START DATA FOR THE TASK

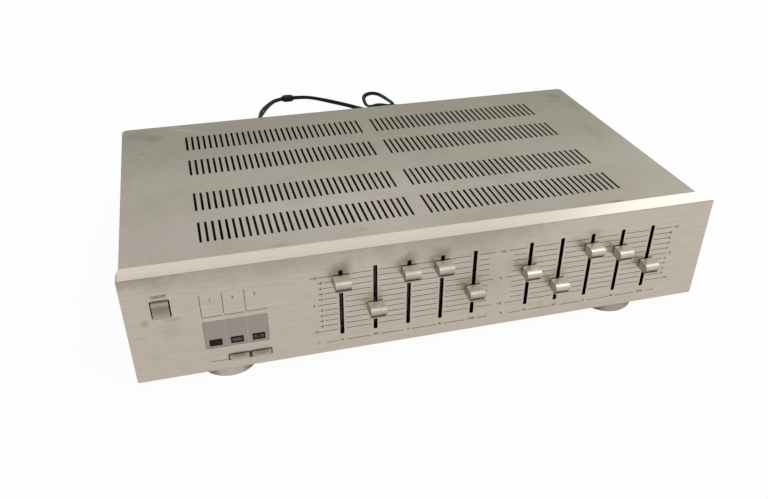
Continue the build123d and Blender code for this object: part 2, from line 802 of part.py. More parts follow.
lead_z = lead_d / 2
sleeve_mid = sleeve[2] / 2
lead_points = [
    (gland_x, gland_end, panel_z + gland_z),
    (gland_x, 166, panel_z + gland_z),
    (57, 188, 27),
    (51, 205, 14),
    (42, 221, 4.4),
    (29, 239, lead_z),
    (9, 257, lead_z),
    (-9, 279, lead_z),
    (-11, 305, lead_z),
    (4, 323, lead_z),
    (28, 322, lead_z),
    (51, 307, lead_z),
    (74, 290, lead_z),
    (100, 280, lead_z),
    (127, 281, lead_z),
    (151, 291, lead_z),
    (168, 309, lead_z),
    (171, 330, lead_z),
    (156, 346, lead_z),
    (133, 351, lead_z),
    (114, 356, lead_z),
    (98, 365.5, lead_z),
    (82.5, 369.5, lead_z),
    (74.5, 380, lead_z),
    (71.3, 392, lead_z),
    (71.8, 403.3, lead_z),
    (76.1, 409.5, lead_z),
    (83.3, 411.8, lead_z),
    (90.5, 409.5, lead_z + 0.2),
    (95, 403.3, lead_z + 0.8),
    (96.3, 390.5, lead_z + 2.4),
    (99, 373, lead_z + 4.8),
    (102, 357, lead_z + 4.8),
    (100, 341, lead_z + 2),
    (87.5, 331.5, lead_z),
    (71, 338.5, lead_z),
    (57, 355.5, lead_z),
    (42.5, 372.5, lead_z),
    (25, 390.5, lead_z),
    (8, 406.5, lead_z + 0.2),
    (-5, sleeve_y, sleeve_mid),
    (sleeve_x, sleeve_y, sleeve_mid),
]
lay_tube(lead_points, lead_d, "signal_lead")

# ---- splitter sleeve and the two tails ----
with BuildPart() as splitter_sleeve:
    with BuildSketch(Plane.XY):
        with Locations((sleeve_x, sleeve_y)):
            Rectangle(sleeve[0], sleeve[1], align=(Align.MAX, Align.CENTER))
    extrude(amount=sleeve[2])
    fillet(splitter_sleeve.edges().filter_by(Axis.Z), sleeve_r)
    fillet(splitter_sleeve.faces().sort_by(Axis.Z)[-1].edges(), sleeve_r)
keep(splitter_sleeve, "splitter_sleeve")

tail_z = tail_d / 2
tails_x = sleeve_x - sleeve[0]
left_tail = [
    (tails_x, sleeve_y + tail_pitch / 2, sleeve_mid),
    (-44.5, sleeve_y + tail_pitch / 2, sleeve_mid),
    (-54, 405.5, 1.5),
    (-62.8, 391, tail_z),
    (-69, 374.5, tail_z),
    (-72, 357, tail_z),
    (-79, 340, tail_z),
    (-91, 325, 2.2),
    (-103, 311, plug_r),
    (-113, 298, plug_r),
]
right_tail = [
    (tails_x, sleeve_y - tail_pitch / 2, sleeve_mid),
    (-43, sleeve_y - tail_pitch / 2, sleeve_mid),
    (-51.5, 402, 1.5),
    (-58.3, 388.5, tail_z),
    (-64.3, 374, tail_z),
    (-68.3, 357, tail_z),
    (-66, 339, tail_z),
    (-59.5, 321.5, 2.2),
    (-53, 304, plug_r),
    (-50, 288, plug_r),
]
lay_tube(left_tail, tail_d, "tail_left")
lay_tube(right_tail, tail_d, "tail_right")

# ---- phono plugs, lying on the same surface as the feet ----
plug_seats = []
for points, name in ((left_tail, "plug_left"), (right_tail, "plug_right")):
    seat = Plane(origin=points[-1], z_dir=Vector(*points[-1]) - Vector(*points[-2]))
    plug_seats.append(seat)
    with BuildPart() as plug:
        with Locations(seat):
            Cone(
                plug_neck_r,
                plug_r - edge_r,
                plug_neck_l,
                align=(Align.CENTER, Align.CENTER, Align.MIN),
            )
        with BuildSketch(seat.offset(plug_neck_l)):
            Circle(plug_r)
        extrude(amount=plug_l)
    keep(plug, name)

with BuildPart() as plug_contacts:
    for seat in plug_seats:
        with BuildSketch(seat.offset(plug_neck_l + plug_l)):
            Circle(plug_shell_r)
            Circle(plug_shell_r - edge_r, mode=Mode.SUBTRACT)
        extrude(amount=plug_shell_l)
        with BuildSketch(seat.offset(plug_neck_l + plug_l)):
            Circle(plug_pin_r)
        extrude(amount=plug_pin_l)
keep(plug_contacts, "plug_contacts")
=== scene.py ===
import math

import bmesh
import bpy
from bpy.props import FloatProperty, FloatVectorProperty, PointerProperty
from mathutils import Matrix, Vector


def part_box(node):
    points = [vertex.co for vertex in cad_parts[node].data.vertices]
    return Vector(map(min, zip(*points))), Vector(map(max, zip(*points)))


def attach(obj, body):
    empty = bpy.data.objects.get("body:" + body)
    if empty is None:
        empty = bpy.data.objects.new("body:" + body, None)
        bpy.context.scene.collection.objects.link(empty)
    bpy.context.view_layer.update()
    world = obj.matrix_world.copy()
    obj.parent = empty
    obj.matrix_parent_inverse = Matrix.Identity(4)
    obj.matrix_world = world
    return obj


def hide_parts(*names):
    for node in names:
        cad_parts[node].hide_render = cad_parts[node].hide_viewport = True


# Dressing of a ten-band slider graphic equalizer. The frame holds its pieces at their real size;
# this file gives each one its finish and adds what is printed, moulded, felted and turned.

bl_info = {
    "name": "Graphic equalizer dressing",
    "version": (1, 0, 0),
    "blender": (4, 5, 0),
    "location": "3D View > Sidebar > Equalizer",
    "description": "Finishes, printing, knobs, feet, fittings and lead of a slider graphic equalizer",
    "category": "Object",
}

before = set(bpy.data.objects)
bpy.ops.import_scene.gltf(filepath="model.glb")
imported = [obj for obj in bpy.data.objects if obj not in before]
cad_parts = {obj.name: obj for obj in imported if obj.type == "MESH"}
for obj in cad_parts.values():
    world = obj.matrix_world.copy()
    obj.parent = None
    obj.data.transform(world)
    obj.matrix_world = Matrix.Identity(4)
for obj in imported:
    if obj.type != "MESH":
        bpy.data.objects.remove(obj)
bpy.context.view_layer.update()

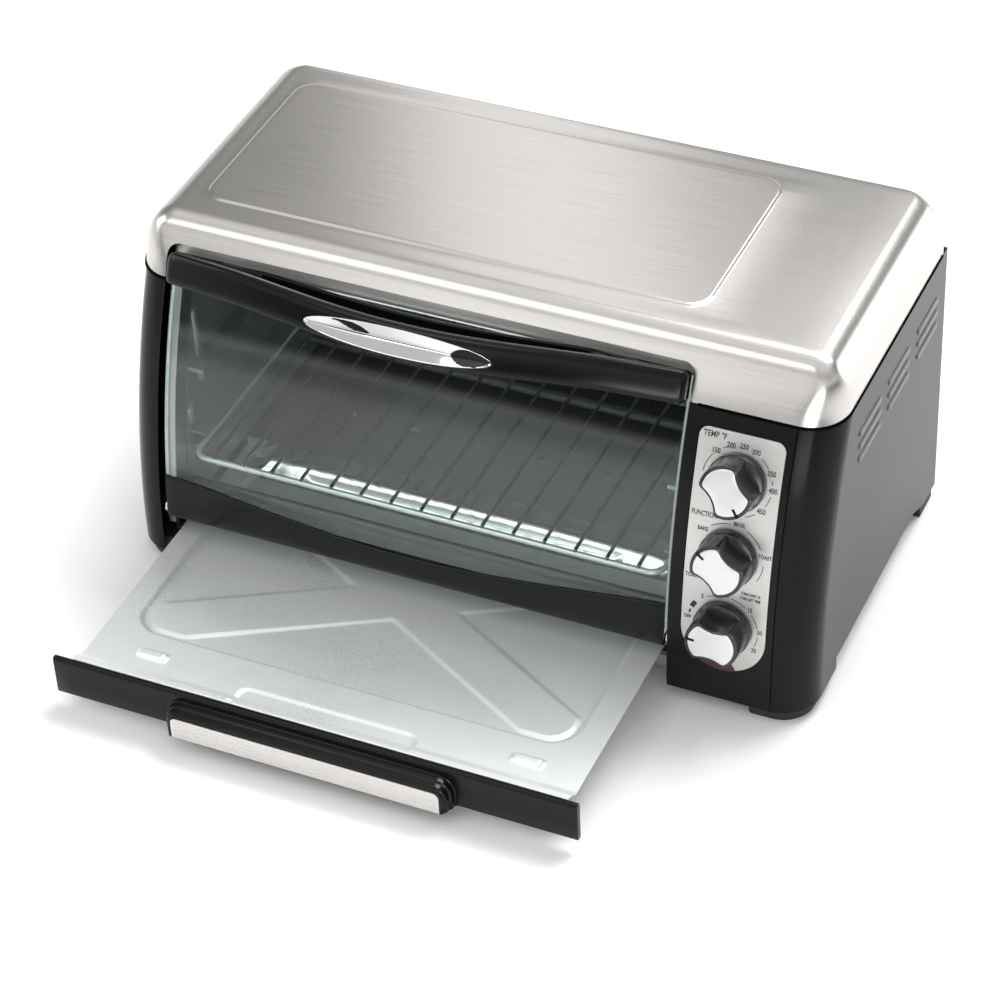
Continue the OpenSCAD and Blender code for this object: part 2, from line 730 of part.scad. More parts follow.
module door_lower_rail() color("#202022") placed() difference() {
  union() {
    intersection() {
      bow_slab(door_x0, rail_x1, front_r + 0.1, front_r + 1.6, rail_a0 + 0.1, 10);
      on_bow(5.8, -5) linear_extrude(15) polygon(concat(
        [[door_x0 - 1, -30], [rail_x1 + 1, -30], [rail_x1 + 1, rail_top(rail_x1)]],
        [for (i = [rail_n : -1 : 0]) [rx(i), rail_top(rx(i))]], [[door_x0 - 1, rail_top(door_x0)]]));
    }
    // foot under the glass and the lip behind it
    bow_slab(door_x0, rail_x1, front_r - glass_t - 1.5, front_r + 1.5, rail_a0, glass_a0 - 0.05);
    bow_slab(door_x0 + 13, rail_x1 - 13, front_r - glass_t - 1.6, front_r - glass_t - 0.2,
      rail_a0 + 0.1, 5.6);
    rail_knuckle(door_x0);
    rail_knuckle(rail_x1 - 12);
  }
  for (x = [door_x0 - 1, rail_x1 - 13]) translate([x, hinge_y, hinge_z]) rotate([0, 90, 0])
    cylinder(h = 14, r = pin_r + 0.03);
}

module door_hinge_pins() color("silver") placed() {
  translate([-204.4, hinge_y, hinge_z]) rotate([0, 90, 0]) cylinder(h = 15, r = pin_r);
  translate([127, hinge_y, hinge_z]) rotate([0, 90, 0]) cylinder(h = 12.3, r = pin_r);
}

module door_screws() color("silver") placed() for (x = door_screw_x)
  on_bow(handle_a, -glass_t - 0.05) translate([x, 0, 0]) screw(7);

// ---- rack ----------------------------------------------------------------

module rod_x(x0, x1, y, z, r) translate([x0, y, z]) rotate([0, 90, 0])
  cylinder(h = x1 - x0, r = r, $fn = 32);
module rod_y(x, y0, y1, z, r) translate([x, y0, z]) rotate([-90, 0, 0])
  cylinder(h = y1 - y0, r = r, $fn = 32);

rack_corner = 10;

module wire_rack() color("gainsboro") placed() {
  f = rack_frame_r;
  c = rack_corner;
  for (y = [rack_y0 + f, rack_y1 - f]) rod_x(rack_x0 + f + c, rack_x1 - f - c, y, rack_z, f);
  for (x = [rack_x0 + f, rack_x1 - f]) rod_y(x, rack_y0 + f + c, rack_y1 - f - c, rack_z, f);
  for (q = [[rack_x0, rack_y0, 1, 1, 180], [rack_x1, rack_y0, -1, 1, 270],
            [rack_x1, rack_y1, -1, -1, 0], [rack_x0, rack_y1, 1, -1, 90]])
    translate([q[0] + q[2] * (f + c), q[1] + q[3] * (f + c), rack_z]) rotate([0, 0, q[4]])
      rotate_extrude(angle = 90) translate([c, 0]) circle(f, $fn = 32);
  for (i = [-7 : 7])
    rod_y(cav_mid + wire_pitch * i, rack_y0 - 0.5, rack_y1 + 0.5, rack_z + f + 0.7, wire_r);
  for (y = [82, 150]) rod_x(rack_x0 + 1, rack_x1 - 1, y, rack_z, 1.6);
}

// ---- crumb tray ----------------------------------------------------------

module on_tray() placed() translate([0, tray_y, 0]) children();

basin_x0 = -180;
basin_x1 = 115;
basin_y0 = 50;
basin_y1 = 208;

module crumb_tray() color("lightsteelblue") on_tray() {
  difference() {
    union() {
      box([tray_x0, 6, tray_z], [tray_x1, tray_len - 4, tray_z + 0.8]);
      translate([0, 0, tray_z - basin_drop]) linear_extrude(basin_drop + 0.4)
        rounded(basin_x0, basin_y0, basin_x1, basin_y1, 20);
    }
    translate([0, 0, tray_z - basin_drop + 0.8]) linear_extrude(basin_drop + 2)
      rounded(basin_x0 + 0.8, basin_y0 + 0.8, basin_x1 - 0.8, basin_y1 - 0.8, 19.2);
  }
  box([tray_x0, tray_len - 4.8, tray_z], [tray_x1, tray_len - 4, tray_z + 8]);
  // rolled ridge behind the front panel
  rod_x(tray_x0, tray_x1, 6, tray_z + 3.2, 3.4);
}

module tray_front() color("#202022") on_tray() difference() {
  union() {
    box([panel_x0, -panel_t, 9.5], [panel_x1, -panel_t + 4, 37]);
    box([-203, -panel_t + 3, 33], [137.5, 0.4, 36]);
  }
  along_x(panel_x0 - 1, panel_x1 + 1)
    polygon([[-panel_t - 1, 34.5], [-panel_t - 1, 38], [-panel_t + 2.5, 38]]);
}

grip_x0 = -126;
grip_x1 = 65;

grip_y = -panel_t - grip_d;

// Hollow under the grip and the slope on top of it, both [y, z]
under_grip = [[-panel_t - 2, 9], [grip_y + 4, 9], [grip_y + 4, 19],
  [-panel_t - 3.5, 24], [-panel_t - 2, 24]];
grip_slope = [[grip_y - 1, 27], [grip_y - 1, 34], [-panel_t + 0.5, 34], [-panel_t + 0.5, 32]];

module tray_handle() color("#202022") on_tray() difference() {
  along_y(grip_y, -panel_t) grip_front_2d(0);
  along_x(grip_x0 - 1, grip_x1 + 1) polygon(under_grip);
  along_x(grip_x0 - 1, grip_x1 + 1) polygon(grip_slope);
  along_y(grip_y - 1, grip_y + 1) grip_front_2d(2.2);
}

// Front view of the tray's grip: square foot and rounded upper corners
module grip_front_2d(in) difference() {
  rounded(grip_x0 + in, -10, grip_x1 - in, 32 - in * 3.2, 12 - in);
  translate([grip_x0 - 1, -20]) square([grip_x1 - grip_x0 + 2, 30.5 + in / 2]);
}

module tray_handle_plate() color("gainsboro") on_tray()
  along_y(grip_y + 0.2, grip_y + 0.95) grip_front_2d(2.3);

// ---- assembly ------------------------------------------------------------

hood();
side_panel_left();
side_panel_right();
rear_cover();
base_plate();
foot_front_left();
foot_front_right();
foot_rear_left();
foot_rear_right();
rear_spacers();
front_frame();
cavity_left();
cavity_right();
cavity_top();
cavity_back();
heat_shield();
tray_guides();
hinge_brackets();
upper_element_front();
upper_element_rear();
lower_element_front();
lower_element_rear();
element_insulators();
control_bezel();
dial_plate();
indicator_lens();
indicator_lamp();
thermostat();
function_switch();
timer();
timer_bell();
wiring();
cord_gland();
casing_screws();
frame_screws();
temperature_knob();
temperature_knob_cap();
temperature_shaft();
function_knob();
function_knob_cap();
function_shaft();
timer_knob();
timer_knob_cap();
timer_shaft();
door_glass();
door_handle();
handle_scoop();
door_lower_rail();
door_hinge_pins();
door_screws();
wire_rack();
crumb_tray();
tray_front();
tray_handle();
tray_handle_plate();
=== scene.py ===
# Looks for the toaster oven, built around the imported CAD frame.
# Lengths in the helpers are millimetres, with y = 0 at the foremost line of the bowed front;
# mesh() turns them into metres of the shared frame.
import math
import bmesh
import bpy
import numpy as np
from mathutils import Matrix, Vector


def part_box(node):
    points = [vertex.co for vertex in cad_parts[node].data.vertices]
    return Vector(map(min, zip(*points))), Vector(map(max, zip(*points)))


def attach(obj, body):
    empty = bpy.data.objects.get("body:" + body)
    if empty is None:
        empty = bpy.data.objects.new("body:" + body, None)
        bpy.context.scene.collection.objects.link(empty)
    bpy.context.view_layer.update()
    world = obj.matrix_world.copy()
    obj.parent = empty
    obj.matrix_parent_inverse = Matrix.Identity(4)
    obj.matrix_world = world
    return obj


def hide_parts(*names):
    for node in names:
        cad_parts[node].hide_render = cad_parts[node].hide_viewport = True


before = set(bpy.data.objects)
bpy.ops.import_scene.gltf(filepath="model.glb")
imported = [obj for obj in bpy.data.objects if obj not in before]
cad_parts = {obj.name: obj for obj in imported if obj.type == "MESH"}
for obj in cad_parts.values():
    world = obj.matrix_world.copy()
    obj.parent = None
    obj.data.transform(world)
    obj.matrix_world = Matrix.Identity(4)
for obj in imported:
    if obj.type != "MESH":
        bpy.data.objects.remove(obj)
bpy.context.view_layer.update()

# ---- shared dimensions, read from the frame where a node gives them -------------------------

MM = 0.001
REAR_Y = 257.0
Y_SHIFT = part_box("rear_cover")[1].y / MM - REAR_Y
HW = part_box("side_panel_right")[1].x / MM
TOP_Z = 233.0
BOW_R = 445.0
BOW_Z = 11.0
SEAM_Z = 197.0
HOOD_BACK = 241.0
DOOR_X0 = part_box("door_glass")[0].x / MM
DOOR_X1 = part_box("door_glass")[1].x / MM
DOOR_MID = (DOOR_X0 + DOOR_X1) / 2
GLASS_T = 4.0
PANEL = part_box("tray_front")
PANEL_DEPTH = 6.0
TRAY_Y = PANEL[0].y / MM - Y_SHIFT + PANEL_DEPTH
CAVITY_X0, CAVITY_X1 = -198.0, 136.0
MERGE_DISTANCE, DEGENERATE = 1e-6, 1e-7


def smooth(t):
    t = min(1.0, max(0.0, t))
    return t * t * (3 - 2 * t)


def mix(a, b, t):
    return a + (b - a) * t


def front_y(z):
    return BOW_R - math.sqrt(BOW_R ** 2 - (z - BOW_Z) ** 2)


def on_bow(a_deg, x, v, out):
    """Point in the bow's tangent frame at an angle: x right, v up along the face, out away from the oven."""
    a = math.radians(a_deg)
    y = BOW_R - BOW_R * math.cos(a) + v * math.sin(a) - out * math.cos(a)
    z = BOW_Z + BOW_R * math.sin(a) + v * math.cos(a) + out * math.sin(a)
    return (x, y, z)


def arc_point(a_deg, x, out):
    """Point on the bow itself at an angle, moved out along its own normal."""
    return on_bow(a_deg, x, 0, out)


# ---- mesh helpers -----------------------------------------------------------------------------

def mesh(name, verts, faces, body, slot, mats, replaces=(), sharp=35.0, face_mats=None):
    data = bpy.data.meshes.new(name)
    moved = [(x * MM, (y + Y_SHIFT) * MM, z * MM) for x, y, z in verts]
    data.from_pydata(moved, [], faces)
    obj = bpy.data.objects.new(name, data)
    bpy.context.scene.collection.objects.link(obj)
    for m in mats:
        data.materials.append(m)
    if face_mats is not None:
        data.polygons.foreach_set("material_index", face_mats)
    tidy(obj, sharp)
    if body:
        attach(obj, body)
    if replaces:
        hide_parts(*replaces)
    return obj


def tidy(obj, sharp):
    """Merges doubles, turns the faces outwards and marks the sharp edges."""
    bm = bmesh.new()
    bm.from_mesh(obj.data)
    bmesh.ops.remove_doubles(bm, verts=bm.verts, dist=MERGE_DISTANCE)
    bmesh.ops.dissolve_degenerate(bm, edges=bm.edges, dist=DEGENERATE)
    bmesh.ops.recalc_face_normals(bm, faces=bm.faces)
    mark(bm, sharp)
    bm.to_mesh(obj.data)
    bm.free()


def mark(bm, sharp):
    limit = math.radians(sharp)
    for f in bm.faces:
        f.smooth = True
    for e in bm.edges:
        e.smooth = len(e.link_faces) == 2 and e.calc_face_angle(0.0) < limit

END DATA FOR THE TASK

WRITTEN EXERCISE
Look through the entries above and quote exactly the lines from the line with "upper_element_rear();" to the line with "MM - REAR_Y", counting both of those lines.

FINAL ANSWER
upper_element_rear();
lower_element_front();
lower_element_rear();
element_insulators();
control_bezel();
dial_plate();
indicator_lens();
indicator_lamp();
thermostat();
function_switch();
timer();
timer_bell();
wiring();
cord_gland();
casing_screws();
frame_screws();
temperature_knob();
temperature_knob_cap();
temperature_shaft();
function_knob();
function_knob_cap();
function_shaft();
timer_knob();
timer_knob_cap();
timer_shaft();
door_glass();
door_handle();
handle_scoop();
door_lower_rail();
door_hinge_pins();
door_screws();
wire_rack();
crumb_tray();
tray_front();
tray_handle();
tray_handle_plate();
=== scene.py ===
# Looks for the toaster oven, built around the imported CAD frame.
# Lengths in the helpers are millimetres, with y = 0 at the foremost line of the bowed front;
# mesh() turns them into metres of the shared frame.
import math
import bmesh
import bpy
import numpy as np
from mathutils import Matrix, Vector


def part_box(node):
    points = [vertex.co for vertex in cad_parts[node].data.vertices]
    return Vector(map(min, zip(*points))), Vector(map(max, zip(*points)))


def attach(obj, body):
    empty = bpy.data.objects.get("body:" + body)
    if empty is None:
        empty = bpy.data.objects.new("body:" + body, None)
        bpy.context.scene.collection.objects.link(empty)
    bpy.context.view_layer.update()
    world = obj.matrix_world.copy()
    obj.parent = empty
    obj.matrix_parent_inverse = Matrix.Identity(4)
    obj.matrix_world = world
    return obj


def hide_parts(*names):
    for node in names:
        cad_parts[node].hide_render = cad_parts[node].hide_viewport = True


before = set(bpy.data.objects)
bpy.ops.import_scene.gltf(filepath="model.glb")
imported = [obj for obj in bpy.data.objects if obj not in before]
cad_parts = {obj.name: obj for obj in imported if obj.type == "MESH"}
for obj in cad_parts.values():
    world = obj.matrix_world.copy()
    obj.parent = None
    obj.data.transform(world)
    obj.matrix_world = Matrix.Identity(4)
for obj in imported:
    if obj.type != "MESH":
        bpy.data.objects.remove(obj)
bpy.context.view_layer.update()

# ---- shared dimensions, read from the frame where a node gives them -------------------------

MM = 0.001
REAR_Y = 257.0
Y_SHIFT = part_box("rear_cover")[1].y / MM - REAR_Y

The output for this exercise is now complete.